If Americans don’t learn how to get along—at the very least, agreeing to disagree and respecting each other’s right to subscribe to beliefs and opinions that may be offensive, hateful, intolerant or merely different—then we’re going to soon find that we have no rights whatsoever (to speak, assemble, agree, disagree, protest, opt in, opt out, or forge our own paths as individuals).
The government will lock down the nation at the slightest provocation.
It is ready, willing and able to impose martial law within 24 hours.
Indeed, the government has been anticipating and preparing for civil unrest for years now, as evidenced by the build-up of guns and tanks and militarized police and military training drills and threat assessments and extremism reports and surveillance systems and private prisons and Pentagon training videos predicting the need to impose martial law by 2030.
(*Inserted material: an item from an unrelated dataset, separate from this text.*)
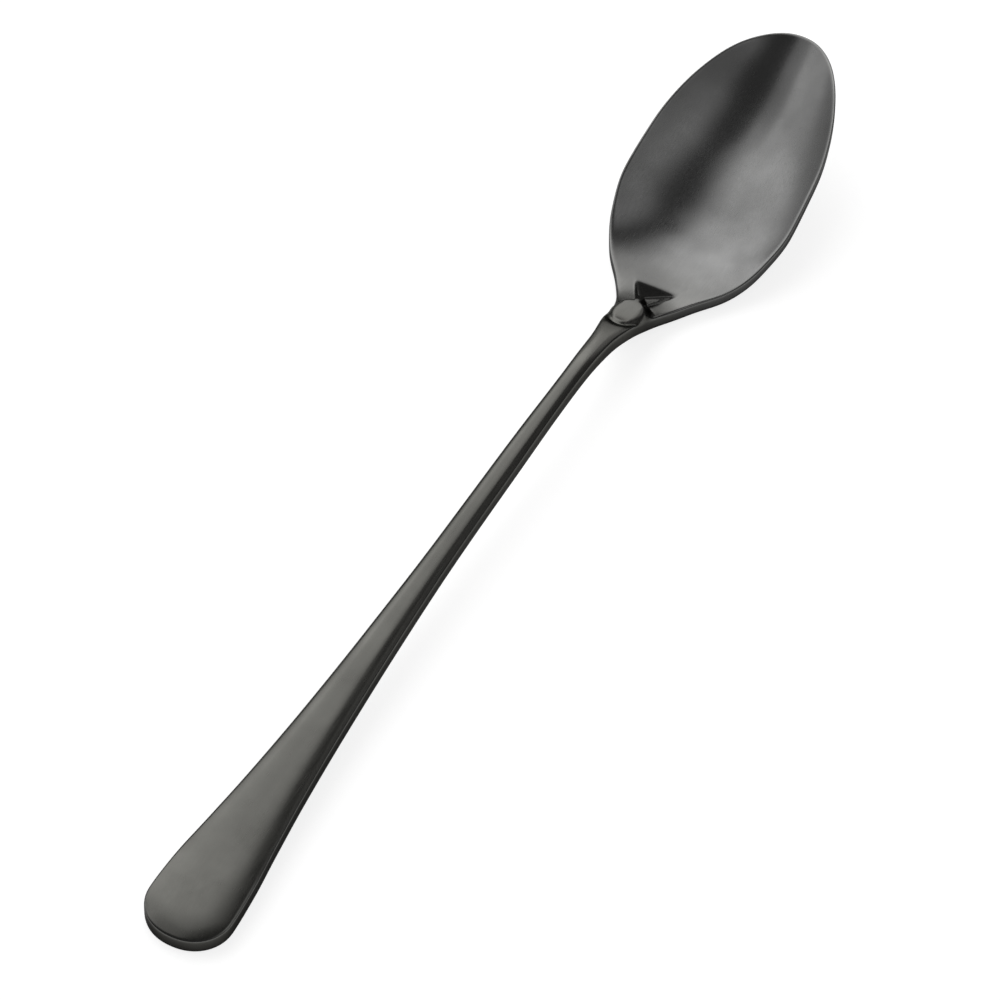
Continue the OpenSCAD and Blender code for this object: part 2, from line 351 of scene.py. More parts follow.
@dataclass(frozen=True)
class SideDie:
    """Side view: the height of the long edges and the thickness of the metal.

    Places are shares of the handle's or of the bowl's length, rise is a share of
    the arch and rim a share of the way from the heel up to the tip.
    """

    plan: Plan = field(default_factory=Plan)
    end_thickness: float = 2.33
    arch: float = 8.5
    heel: float = 4.2
    tip: float = 14.63
    rise_places: tuple[float, ...] = (
        0, 0.087, 0.18, 0.326, 0.507, 0.69, 0.81, 0.88, 0.93, 0.967,
    )
    rise: tuple[float, ...] = (
        0, 0.205, 0.317, 0.479, 0.713, 0.898, 0.975, 0.97, 0.861, 0.701,
    )
    rim_places: tuple[float, ...] = (0, 0.1, 0.21, 0.35, 0.49, 0.63, 0.77, 0.91, 1)
    rim: tuple[float, ...] = (
        0.005, -0.147, -0.137, 0.103, 0.394, 0.645, 0.895, 1.069, 1.076,
    )
    stem_thickness: float = 2.8
    neck_thickness: float = 2.95
    heel_wall: float = 2.4
    floor_thickness: float = 1.65
    rim_thickness: float = 1.3
    end_flat: float = 0.1
    end_crown: float = 0.3
    mid_place: float = 0.5
    stem_place: float = 0.86
    neck_place: float = 0.96
    wall_places: tuple[float, float] = (0.12, 0.45)
    floor_places: tuple[float, float] = (0.11, 0.22)
    mid_bevel: float = 0.48
    stem_bevel: float = 0.54
    neck_bevel: float = 0.35
    rounding: tuple[tuple[float, float], ...] = (
        (0, 0.16), (16, 0.16), (76, 0.30), (110, 0.38), (132, 0.38), (143, 0.24),
        (152, 0.17), (195, 0.16),
    )
    edge_fairing: float = 1.6
    thickness_fairing: float = 2.0

    def edge(self, x: np.ndarray) -> np.ndarray:
        """Height of the top edge.

        Args:
            x: places along the spoon, mm.

        Returns:
            The height above the table at each place, mm.
        """
        hl, bl = self.plan.handle_length, self.plan.bowl_length
        handle = [
            (hl * p, self.end_thickness + (self.arch - self.end_thickness) * r)
            for p, r in zip(self.rise_places, self.rise)
        ]
        bowl = [
            (hl + bl * p, self.heel + (self.tip - self.heel) * r)
            for p, r in zip(self.rim_places, self.rim)
        ]
        return StationLine((*handle, *bowl), fairing=self.edge_fairing).at(x)

    def wall(self, x: np.ndarray) -> np.ndarray:
        """Height of the side wall.

        Args:
            x: places along the spoon, mm.

        Returns:
            The wall's height at each place, mm.
        """
        hl, bl = self.plan.handle_length, self.plan.bowl_length
        first, second = self.wall_places
        return StationLine(
            (
                (0, self.end_thickness),
                (hl * self.end_flat, self.end_thickness),
                (hl * self.mid_place, self.stem_thickness - self.mid_bevel),
                (hl * self.stem_place, self.stem_thickness - self.stem_bevel),
                (hl * self.neck_place, self.neck_thickness - self.neck_bevel),
                (hl, self.heel_wall),
                (hl + bl * first, (self.heel_wall * 3 + self.rim_thickness) / 4),
                (hl + bl * second, (self.heel_wall + self.rim_thickness * 3) / 4),
                (hl + bl, self.rim_thickness),
            ),
            fairing=self.thickness_fairing,
        ).at(x)

    def middle(self, x: np.ndarray) -> np.ndarray:
        """Thickness of the metal in the middle of the section.

        Args:
            x: places along the spoon, mm.

        Returns:
            The thickness at each place, mm.
        """
        hl, bl = self.plan.handle_length, self.plan.bowl_length
        first, second = self.floor_places
        return StationLine(
            (
                (0, self.end_thickness + self.end_crown),
                (hl * self.end_flat, self.end_thickness + self.end_crown),
                (hl * self.mid_place, self.stem_thickness),
                (hl * self.stem_place, self.stem_thickness),
                (hl * self.neck_place, self.neck_thickness),
                (hl, self.neck_thickness),
                (hl + bl * first, (self.neck_thickness + self.floor_thickness) / 2),
                (hl + bl * second, self.floor_thickness),
                (hl + bl, self.floor_thickness),
            ),
            fairing=self.thickness_fairing,
        ).at(x)

    def edge_round(self, x: np.ndarray) -> np.ndarray:
        """Rounding of the long edges at each place x."""
        return StationLine(self.rounding, fairing=self.thickness_fairing).at(x)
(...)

Trust me: when the police state cracks down, it will not discriminate.
We’ll all be muzzled together.
We’ll all be jailed together.
We’ll all be viewed as a collective enemy to be catalogued, conquered and caged.
Indeed, a recent survey concluded that a large bipartisan majority of the American public already recognizes the dangers posed by a government that is not only tracking its citizens but is also being controlled by a “Deep State” of unelected government officials.
Thus, the last thing we need to do is play into the government’s hands by turning on one another, turning in one another, and giving the government’s standing army an excuse to take over.
So let’s start with a little more patience, a lot more tolerance and a civics lesson on the First Amendment.
What this means is opening the door to more speech not less, even if that speech is offensive to some.
It’s time to start thinking for ourselves again.
It’s time to start talking to each other, listening more and shouting less.
Most of all, as I make clear in my book Battlefield America: The War on the American People, it’s time to make the government hear us—see us—and heed us.
This is the ultimate power of free speech.